# San Francisco



## Lokisson (Jan 23, 2008)

Friend of mine is looking for Squats in San Francisco. Anybody know of any?


----------



## Mouse (Jan 23, 2008)

yep. suuuure do. but I don't know you so i won't tell. duh!


----------



## Clit Comander (Jan 24, 2008)

sleep in goldengate park till you meet somebody that will show you a house squat or ya get kicked out by the pigs.


----------



## Lokisson (Jan 25, 2008)

Thanks Clit Comander.


----------



## Clit Comander (Jan 28, 2008)

The park is pretty sketchy, cause the cops are patroling it alot more.


----------



## danny boil (Jan 28, 2008)

in '06 there was an industrial city block of wherehouses in berkeley on 4th and gilman.

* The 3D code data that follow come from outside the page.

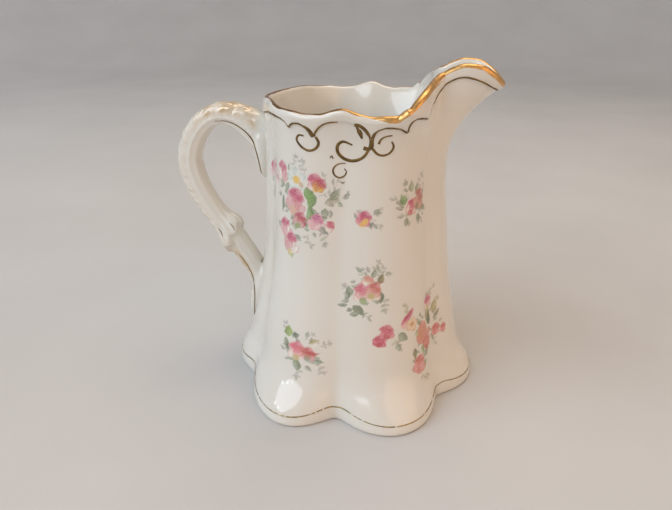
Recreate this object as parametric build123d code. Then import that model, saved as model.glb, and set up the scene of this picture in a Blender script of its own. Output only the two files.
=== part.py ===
from build123d import *
import os
from math import atan2, copysign, cos, degrees, exp, pi, radians, sin, sqrt

# Porcelain cream jug: a slip-cast body with six flutes, a scalloped foot and a pulled-out
# spout, a separately cast strap handle, three runs of gilding and six transfer prints.
# Origin: on the jug's axis at the plane of the foot. +X points to the spout, +Z is up.
# Millimetres throughout.

# ---- driving dimensions -------------------------------------------------------------
FLUTES = 6                       # lobes round the body, one under the spout
WALL = 2.6                       # thickness of the cast wall, normal to the surface
FLOOR_TOP = 5.5                  # height of the inside of the floor
RECESS_DEPTH = 2.0               # hollow under the floor, inside the foot ring
FOOT_RING = 5.0                  # width of the ring that the jug stands on
FOOT_EDGE = 1.4                  # rounding of the foot's lower edge
FILM = 0.25                      # thickness given to gilding and transfer prints
FILM_LIFT = 0.06                 # clearance between those layers and the body's drawn surface
TOP = 131.0                      # height that the body is drawn to before the rim is cut
SIDE = 70.0                      # half length of a prism that runs through the whole jug

# Radius of the lobes' crests, from the foot up: (height, radius).
CREST = [(0, 51.9), (2.5, 51.5), (6, 50.2), (9.5, 48.1), (13, 45.9), (18, 44.2), (25, 42.7), (34, 40.9),
         (45, 39.0), (58, 37.3), (72, 36.2), (86, 35.3), (98, 35.05), (TOP, 35.05)]
# Depth of the flutes between the lobes: (height, depth).
FLUTE_DEPTH = [(0, 7.6), (5, 6.4), (12, 4.6), (25, 3.4), (50, 2.8), (90, 2.4), (115, 2.0), (TOP, 2.0)]
FLUTE_SHARPNESS = 0.22           # small values give narrow flutes between broad lobes
FOOT_SPREAD = 5.6                # extra reach of the side lobes at the foot
FOOT_TUCK = 0.6                  # shorter reach of the lobe under the handle
FOOT_TURN = 6.0                  # degrees that the foot's back side lobes are turned to the spout
TURN_ANGLE, TURN_WIDTH = 116.0, 20.0   # where that turn is greatest, and how quickly it fades to either side
TURN_LOW, TURN_HIGH = 10.0, 40.0       # heights between which it dies out
FOOT_HEIGHT = 20.0               # height over which the foot's spread dies out
SPOUT_LEAN = 0.95                # the upper body leans this far back from the spout
LEAN_START, LEAN_END = 56, 90    # heights between which it leans over

MOUTH_START, MOUTH_END = 96.0, 114.0   # heights between which the mouth flares
MOUTH_SIDE = 4.6                 # flare at the sides
MOUTH_SHOULDER = 4.4             # further flare beside the spout
SHOULDER_ANGLE, SHOULDER_WIDTH = 58.0, 17.0    # where that shoulder is, in degrees

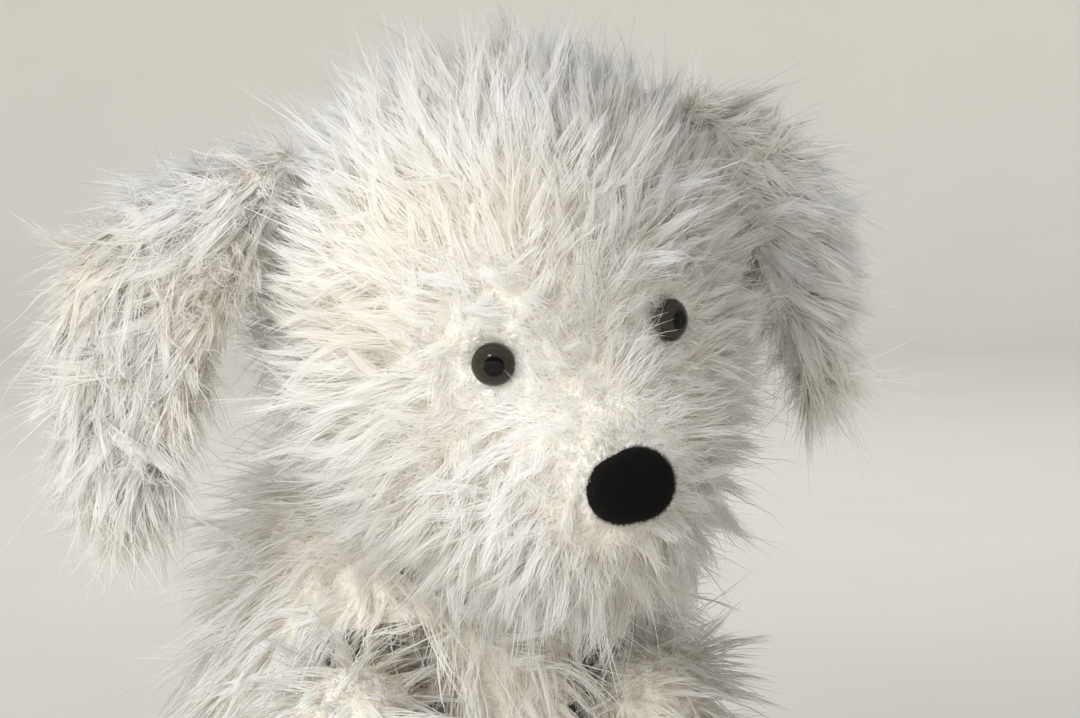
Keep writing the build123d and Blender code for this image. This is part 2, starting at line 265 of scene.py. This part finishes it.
# ---------------------------------------------------------------- skins
def mesh_arrays(mesh):
    points = np.empty(len(mesh.vertices) * 3)
    mesh.vertices.foreach_get("co", points)
    normals = np.empty(len(mesh.vertices) * 3)
    mesh.vertices.foreach_get("normal", normals)
    mesh.calc_loop_triangles()
    triangles = np.empty(len(mesh.loop_triangles) * 3, np.int32)
    mesh.loop_triangles.foreach_get("vertices", triangles)
    return points.reshape(-1, 3), normals.reshape(-1, 3), triangles.reshape(-1, 3)


def evaluated(piece):
    """Applies the piece's modifiers to its mesh."""
    seen = piece.evaluated_get(bpy.context.evaluated_depsgraph_get())
    mesh = bpy.data.meshes.new_from_object(seen)
    piece.modifiers.clear()
    piece.data = mesh


def new_piece(name, mesh, material):
    piece = bpy.data.objects.new(name, mesh)
    bpy.context.scene.collection.objects.link(piece)
    mesh.materials.clear()
    mesh.materials.append(material)
    return piece


def skin(name, nodes, inset, voxel, material=SHADED_BACKING):
    """The sewn and stuffed skin of a body: the outline of its CAD nodes, moved in from the pile's ends."""
    points, triangles, count = [], [], 0
    for node in nodes:
        node_points, _, node_triangles = mesh_arrays(NODES[node].data)
        points.append(node_points)
        triangles.append(node_triangles + count)
        count += len(node_points)
    mesh = bpy.data.meshes.new(name)
    mesh.from_pydata(np.concatenate(points).tolist(), [], np.concatenate(triangles).tolist())
    piece = new_piece(name, mesh, material)
    remesh = piece.modifiers.new("Remesh", "REMESH")
    remesh.mode = "VOXEL"
    remesh.voxel_size = voxel * MM
    smooth = piece.modifiers.new("Smooth", "SMOOTH")
    smooth.iterations = 6
    evaluated(piece)
    mesh = piece.data
    points, normals, _ = mesh_arrays(mesh)
    mesh.vertices.foreach_set("co", (points - normals * inset * MM).ravel())
    smooth = piece.modifiers.new("Smooth", "SMOOTH")
    smooth.iterations = 4
    bpy.context.view_layer.update()
    evaluated(piece)
    piece.data.materials.clear()
    piece.data.materials.append(material)
    piece.data.shade_smooth()
    return piece


# ---------------------------------------------------------------- strands
# Fibres stay inside the CAD box and a set margin of room beyond it
ROOM_SHARE, ROOM_MARGIN = 0.03, 8.5 * MM
cad_low, cad_high = (np.array(corner) for corner in cad_box)
ROOM_LOW = cad_low - (cad_high - cad_low) * ROOM_SHARE - ROOM_MARGIN
ROOM_HIGH = cad_high + (cad_high - cad_low) * ROOM_SHARE + ROOM_MARGIN
SEGMENTS = 4
HEAD_FUR, HEAD_WOOL = 92000, 52000  # fibres
EAR_FUR, EAR_WOOL = 28000, 20000
TORSO_FUR, COLLAR_FUR, LEG_FUR, TAIL_FUR = 62000, 9000, 17000, 7000
NOSE_FUZZ = 9000
WISP_SHARE = 0.10  # fibres that stand clear of their locks
MOST_STRANDS = 28000  # in one piece


def scatter(piece, count, rng):
    """Even random points on a piece's surface, with smooth normals."""
    points, normals, triangles = mesh_arrays(piece.data)
    a, b, c = (points[triangles[:, i]] for i in range(3))
    areas = np.linalg.norm(np.cross(b - a, c - a), axis=1) / 2
    chosen = np.searchsorted(np.cumsum(areas) / areas.sum(), rng.random(count))
    chosen = np.minimum(chosen, len(triangles) - 1)
    u, v = rng.random(count), rng.random(count)
    over = u + v > 1
    u[over], v[over] = 1 - u[over], 1 - v[over]
    weights = np.stack([1 - u - v, u, v], 1)
    corners = triangles[chosen]
    where = np.einsum("ij,ijk->ik", weights, points[corners])
    facing = unit(np.einsum("ij,ijk->ik", weights, normals[corners]))
    return where, facing, areas.sum() / MM ** 2


def path(root, start, end, length, t):
    """A point at share t of a fibre that leaves along start and bends towards end."""
    t = t[:, None] if np.ndim(t) else t
    length = length[:, None]
    knee = root + start * length * 0.45
    tip = knee + end * length * 0.6
    return root * (1 - t) ** 2 + knee * 2 * t * (1 - t) + tip * t * t


def nearest(points, centres):
    tree = KDTree(len(centres))
    for i, centre in enumerate(centres):
        tree.insert(centre, i)
    tree.balance()
    return np.array([tree.find(point)[1] for point in points])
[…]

no idea if that shits still round, it seemed pretty haunted


----------



## Clit Comander (Jan 28, 2008)

When i was there i was on telegraph and it was pretty dead. there were alot of hippies/ traveling kids because its ber-zerkeley. but nothing went down.


----------



## Mouse (Jan 28, 2008)

the park isn't so bad. they sweep now and then, but they are generally looking for people selling weed.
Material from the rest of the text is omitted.